Commission related to the placing

Double A made a commitment to subscribe for up to 91,224,079 new Ordinary shares under the placing (subject to clawback to satisfy valid applications under the open offer). In consideration of Double A's commitment, the Company agreed to pay Double A commission equal to 1% of the product of (i) the number of new ordinary shares which are subsequently clawed back following completion of the open offer and (ii) the issue price (the ''Commission''). The Commission is consistent with those paid in respect of other participants in the placing. The Commission of US$0.2 million due to Double A was outstanding as at 31 December 2016 and settled subsequently.

 

 

Office sublease

During the year ended 31 December 2016, the Group recognised US$0.1 million of rental income in respect of an office sublease arrangement with AA Capital Analysts Limited, a company whose majority controlling shareholder is Double A Limited.

 

Compensation of key management personnel

The following table details remuneration of key management personnel of the Group comprising Executive and Non-Executive Directors of the Company and other senior personnel:

 

 

2016

2015

 

US$'000

US$'000

 

 

 

Short term employee benefit

5,002

4,521

Share-based payments

3,770

1,896

Post employment pension benefits

33

37

 

8,805

6,454

26.       Risk management and financial instruments

Risk management objectives and policies

 

The Group's principal financial assets and liabilities comprise trade and other receivables, cash and short term deposits, interest-bearing loans, borrowings and finance leases, derivative financial instruments and trade and other payables.
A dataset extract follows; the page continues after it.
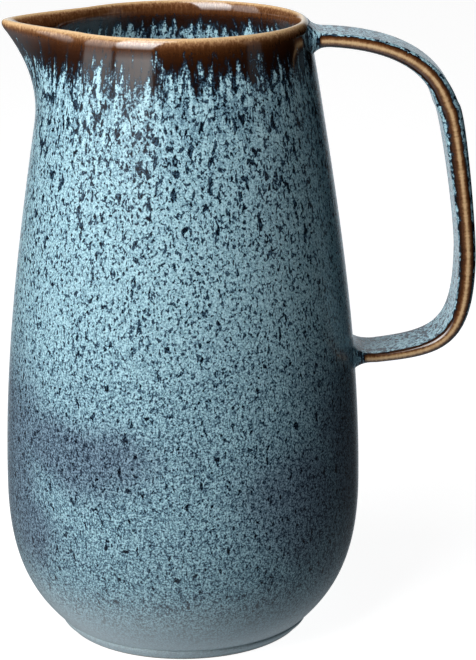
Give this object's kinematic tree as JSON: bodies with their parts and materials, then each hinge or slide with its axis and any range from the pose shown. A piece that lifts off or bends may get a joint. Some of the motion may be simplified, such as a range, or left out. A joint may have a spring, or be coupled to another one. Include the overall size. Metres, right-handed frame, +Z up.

The main purpose of these financial instruments is to manage short term cash flow and raise finance for the Group's capital expenditure programme.

 

The Group's activities expose it to various financial risks particularly associated with fluctuations in oil price, foreign currency risk, liquidity risk and credit risk. Management reviews and agrees policies for managing each of these risks, which are summarised below. Also presented below is a sensitivity analysis to indicate sensitivity to changes in market variables on the Group's financial instruments and to show the impact on profit and shareholders' equity, where applicable. The sensitivity has been prepared for periods ended 31 December 2016 and 2015 using the amounts of debt and other financial assets and liabilities held at those reporting dates.

 

Commodity price risk - oil prices

The Group is exposed to the impact of changes in Brent oil prices on its revenues and profits generated from sales of crude oil.

 

The Group's policy is to have the ability to hedge oil prices up to a maximum of 75% of the next 12 months production on a rolling annual basis, up to 60% in the following 12 month period and 50% in the subsequent 12 month period.

 

Details of the commodity derivative contracts entered into during, and on hand at the end of 2016, are disclosed in note 20.

 

The following table summarises the impact on the Group's pre-tax profit and total equity of a reasonably possible change in the Brent oil price, on the fair value of derivative financial instruments (primarily fixed price swaps over a total of 6.0 million barrels as at 31 December 2016), with all other variables held constant.  As the derivatives on hand at 31 December 2016 have not been designated as hedges, there is no impact on equity.

 

 

Pre-tax profit

Total equity

 

+US$10/Bbl

 increase

-US$10/Bbl

decrease

+US$10/Bbl

 increase

-US$10/Bbl

decrease

 

US$'000

US$'000

US$'000

US$'000

 

 

 

 

 

31 December 2016

(58,000)

60,000

-

-

31 December 2015

(10,000)

10,000

(55,000)

55,000

 

Foreign currency risk

The Group is exposed to foreign current risk arising from movements in currency exchange rates. Such exposure arises from sales or purchases in currencies other than the Group's functional currency (US dollars) and the bond which is denominated in Sterling.  To mitigate the risks of large fluctuations in the currency markets, the hedging policy agreed by the Board allows for up to 70% of non-US Dollar portion of the Group's annual capital budget and operating expenditure to be hedged.  For specific contracted capital expenditure projects, up to 100% can be hedged.  Approximately 1% (2014: 1%) of the Group's sales and 81% (2015: 85%) of costs (including capital expenditure) are denominated in currencies other than the functional currency.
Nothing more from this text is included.